● Task requirements
Copy out every line in which the string "import" occurs.

● Dataset section
------
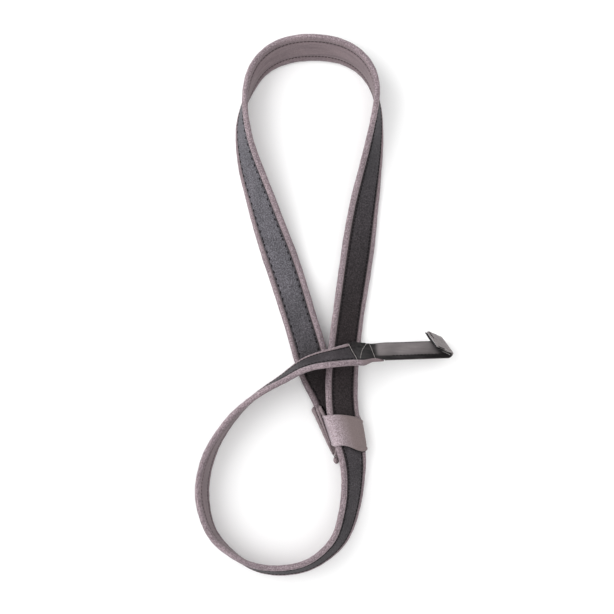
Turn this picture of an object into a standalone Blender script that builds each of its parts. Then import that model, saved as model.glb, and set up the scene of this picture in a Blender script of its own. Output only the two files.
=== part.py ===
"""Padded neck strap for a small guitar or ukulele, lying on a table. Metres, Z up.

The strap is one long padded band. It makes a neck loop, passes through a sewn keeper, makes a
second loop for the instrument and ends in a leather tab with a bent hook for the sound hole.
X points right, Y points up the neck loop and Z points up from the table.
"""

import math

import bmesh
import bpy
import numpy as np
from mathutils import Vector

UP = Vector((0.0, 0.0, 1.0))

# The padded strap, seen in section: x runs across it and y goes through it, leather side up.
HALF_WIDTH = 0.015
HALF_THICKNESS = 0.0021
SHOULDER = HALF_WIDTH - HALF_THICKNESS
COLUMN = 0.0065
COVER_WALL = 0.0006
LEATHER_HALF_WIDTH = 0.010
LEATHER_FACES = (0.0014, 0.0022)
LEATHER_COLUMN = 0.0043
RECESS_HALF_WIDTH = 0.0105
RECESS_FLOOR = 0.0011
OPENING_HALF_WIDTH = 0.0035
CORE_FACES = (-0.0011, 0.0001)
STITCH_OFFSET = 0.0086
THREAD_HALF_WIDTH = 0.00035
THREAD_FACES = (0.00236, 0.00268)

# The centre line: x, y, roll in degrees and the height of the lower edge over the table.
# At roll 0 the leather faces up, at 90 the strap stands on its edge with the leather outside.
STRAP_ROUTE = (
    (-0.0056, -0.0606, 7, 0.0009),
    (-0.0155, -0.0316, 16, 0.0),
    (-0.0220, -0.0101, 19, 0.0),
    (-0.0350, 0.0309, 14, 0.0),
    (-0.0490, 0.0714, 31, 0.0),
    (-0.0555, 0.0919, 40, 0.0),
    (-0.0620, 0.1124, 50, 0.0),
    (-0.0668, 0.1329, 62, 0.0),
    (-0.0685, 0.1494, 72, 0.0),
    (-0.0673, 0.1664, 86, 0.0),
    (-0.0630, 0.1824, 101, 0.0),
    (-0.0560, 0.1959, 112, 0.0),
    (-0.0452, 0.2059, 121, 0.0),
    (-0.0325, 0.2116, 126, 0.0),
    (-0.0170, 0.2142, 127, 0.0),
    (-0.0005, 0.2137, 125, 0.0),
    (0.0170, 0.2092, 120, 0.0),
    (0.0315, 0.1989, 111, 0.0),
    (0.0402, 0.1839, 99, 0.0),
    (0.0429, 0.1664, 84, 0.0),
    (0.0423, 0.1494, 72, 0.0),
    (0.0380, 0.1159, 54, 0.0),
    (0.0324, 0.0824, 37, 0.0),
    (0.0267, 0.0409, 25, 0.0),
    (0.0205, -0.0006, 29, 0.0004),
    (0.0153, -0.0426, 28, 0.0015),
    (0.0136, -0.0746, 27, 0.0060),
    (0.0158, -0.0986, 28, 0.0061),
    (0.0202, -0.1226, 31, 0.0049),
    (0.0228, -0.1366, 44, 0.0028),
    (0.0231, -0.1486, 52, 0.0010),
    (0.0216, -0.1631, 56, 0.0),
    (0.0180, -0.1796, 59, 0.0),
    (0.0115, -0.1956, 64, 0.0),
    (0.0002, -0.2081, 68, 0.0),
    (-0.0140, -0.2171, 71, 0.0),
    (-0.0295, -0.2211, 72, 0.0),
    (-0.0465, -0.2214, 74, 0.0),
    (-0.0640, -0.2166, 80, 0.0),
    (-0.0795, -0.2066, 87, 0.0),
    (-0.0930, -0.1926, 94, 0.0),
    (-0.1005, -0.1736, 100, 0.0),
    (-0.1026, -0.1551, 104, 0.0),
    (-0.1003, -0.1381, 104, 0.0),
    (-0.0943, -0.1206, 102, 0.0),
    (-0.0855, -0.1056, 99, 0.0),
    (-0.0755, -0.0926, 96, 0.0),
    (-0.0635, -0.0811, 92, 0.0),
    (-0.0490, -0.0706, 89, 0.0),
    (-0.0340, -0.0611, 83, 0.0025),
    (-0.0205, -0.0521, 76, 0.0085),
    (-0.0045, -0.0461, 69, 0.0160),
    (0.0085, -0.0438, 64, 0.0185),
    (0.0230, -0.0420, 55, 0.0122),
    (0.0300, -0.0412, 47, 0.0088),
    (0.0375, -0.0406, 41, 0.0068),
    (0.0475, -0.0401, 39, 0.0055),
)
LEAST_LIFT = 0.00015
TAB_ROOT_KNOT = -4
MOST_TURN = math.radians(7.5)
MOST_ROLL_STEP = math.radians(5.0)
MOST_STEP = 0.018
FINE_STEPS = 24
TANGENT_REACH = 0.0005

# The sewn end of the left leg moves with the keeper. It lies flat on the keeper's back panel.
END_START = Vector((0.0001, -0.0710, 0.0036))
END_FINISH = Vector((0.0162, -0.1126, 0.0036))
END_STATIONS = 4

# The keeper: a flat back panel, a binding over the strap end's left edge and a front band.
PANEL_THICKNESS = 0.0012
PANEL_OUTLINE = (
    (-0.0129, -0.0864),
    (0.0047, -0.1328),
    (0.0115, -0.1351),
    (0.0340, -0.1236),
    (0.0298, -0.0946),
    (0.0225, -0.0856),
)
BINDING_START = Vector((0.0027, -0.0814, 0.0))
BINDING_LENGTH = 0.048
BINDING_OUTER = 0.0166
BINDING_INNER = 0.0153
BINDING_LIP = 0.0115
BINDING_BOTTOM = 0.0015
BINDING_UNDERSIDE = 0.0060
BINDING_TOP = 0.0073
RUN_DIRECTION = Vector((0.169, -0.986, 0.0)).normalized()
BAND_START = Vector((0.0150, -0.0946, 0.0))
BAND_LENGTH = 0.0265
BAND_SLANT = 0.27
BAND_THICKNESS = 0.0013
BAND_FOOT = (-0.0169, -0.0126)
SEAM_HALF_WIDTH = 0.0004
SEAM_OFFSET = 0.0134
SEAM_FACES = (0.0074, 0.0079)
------
● Solution for this exercise
Turn this picture of an object into a standalone Blender script that builds each of its parts. Then import that model, saved as model.glb, and set up the scene of this picture in a Blender script of its own. Output only the two files.
import math
import bmesh
import bpy
import numpy as np
from mathutils import Vector